The coast road is perched atop a desert plateau and the land has been worn away by surf and weather.  We marvel at Loch Ard Gorge and London Bridge.


The famous Twelve Apostles, sandstone islands, are the crown jewels of this area.  Each of these  giant rock formations of varying heights in the Southern Ocean began forming 20 million years ago when erosion gradually began whittling away the limestone cliffs of Port Campbell. Since returning from our trip, one of the Apostles has collapsed to a pile of rubble.


 


We move inland toward the Otway LIghthouse and the Otway National Park.  We do a short hike in the Maits Rest Rainforest Boardwalk enjoying giant ferns and eucalyptus. 


Located at the Otway Lighthouse region in Blanket Bay, koalas sleep in the Eucalyptus trees.  We pull off the road and watch several taking afternoon naps.

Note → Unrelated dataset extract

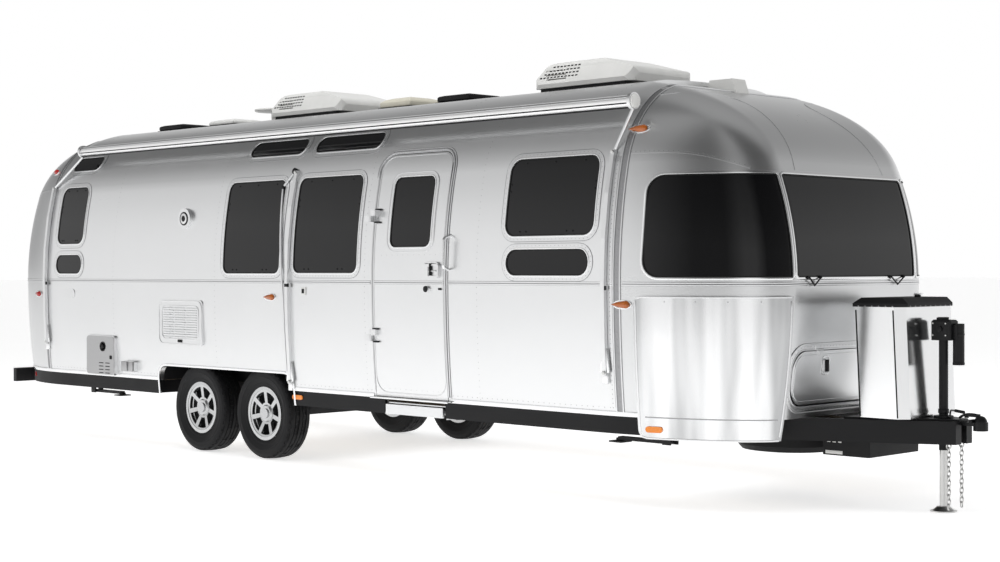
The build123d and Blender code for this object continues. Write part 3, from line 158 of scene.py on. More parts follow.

From here we drop down into the port of Apollo Bay, nestled against the green foothills of the Otway Ranges.  As all the towns along this part of the coast, surfers and beach visitors (camping and renting cabins) are in abundance.  We are staying at a nice B&B, Captain's Inn hosted by Robin and Lynn.  We spend some time walking around town before heading up the hill to Chris At Skene's Creek.  Recently remodeled, the restaurant has a fantastic view of the bay and the setting sun.  The food with a hint of Greek origins was very good- wine Vasse Felix Merlot 2001. 

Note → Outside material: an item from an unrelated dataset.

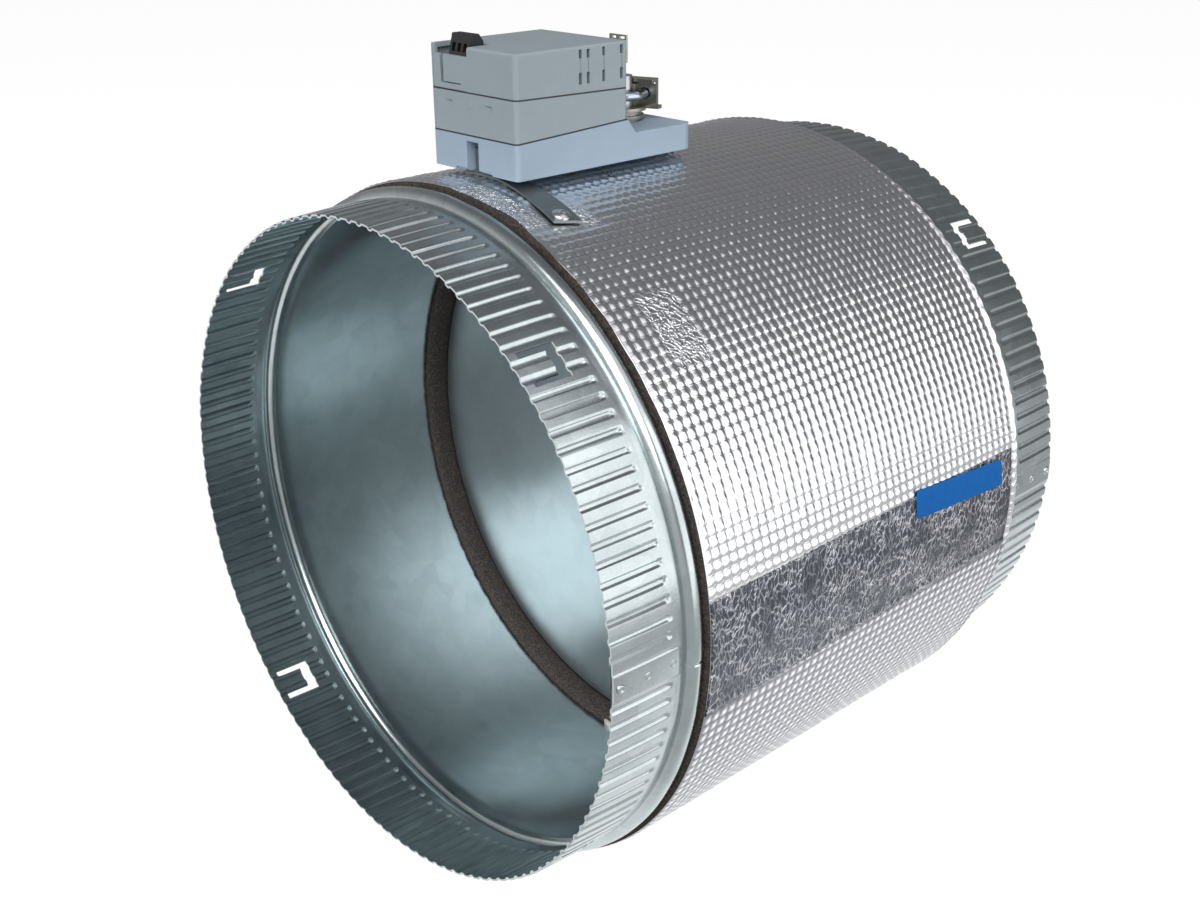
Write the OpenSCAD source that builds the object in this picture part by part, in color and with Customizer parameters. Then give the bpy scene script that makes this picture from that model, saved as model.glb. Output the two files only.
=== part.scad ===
// Motorized duct damper: an insulated round duct with a turning blade and a direct-coupled actuator.
// Millimetres. The duct runs along Y, its inlet at the low end. Z points up through the shaft and the
// actuator. The origin is on the duct's axis, at the front bead's shoulder, where a mating duct stops.

/* [View] */
// Node that is drawn

/* [Duct casing] */
// Outside diameter of the plain bands and of the body
duct_diameter = 350; // [150:1:500]
// Overall length from rim to rim
duct_length = 344; // [250:1:600]
// Thickness of the galvanised sheet
sheet = 0.9; // [0.6:0.1:1.5]
// Length of the crimped ribs at each end
rib_length = 37.5; // [20:0.5:60]
// Length of the plain band between ribs and bead
plain_band = 4.5; // [3:0.5:15]
// Ribs around each spigot
rib_count = 130; // [60:1:180]
// How far the crests of the ribs lie inside the plain bands' outside
rib_inset = 0.8; // [0.2:0.05:2]
// Depth of the grooves between the ribs
rib_depth = 0.75; // [0.3:0.05:1.5]
// Corners of one rib as shares of its pitch: crest start and end, groove start and end
rib_corner_shares = [0, 0.45, 0.59, 0.86];
// Width of each rolled bead
bead_width = 10; // [4:0.1:14]
// Share of the sheet by which the bead's centre lies inside the outer face
bead_sink_share = 0.25; // [0:0.05:0.5]
// Direction of the lengthwise seam, from the actuator towards the right side
seam_angle = 90; // [0:1:360]
// Width of the seam's lap
seam_width = 14; // [8:0.5:25]
// Thickness of the seam's lap over the rib crests
seam_lap = 0.25; // [0.1:0.05:1.5]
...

Jan 10 - Sat.  We have a hearty breakfast and we get an early start to Melbourne.  One of our intended destinations is the Angelsea Golf Course, known as a playground for local kangaroos.  We must have been too late in the morning since all we saw were foursomes teeing off the greens.  The drive from Apollo to Melbourne is dotted with little beach communities, lots of young people and weekend campers.  Near Torquay, we take a short detour to Belles Beach to catch a weekend surfing contest in progress. 




 

We continue on to the airport in Melbourne where we catch our plane to Launceston, Tasmania.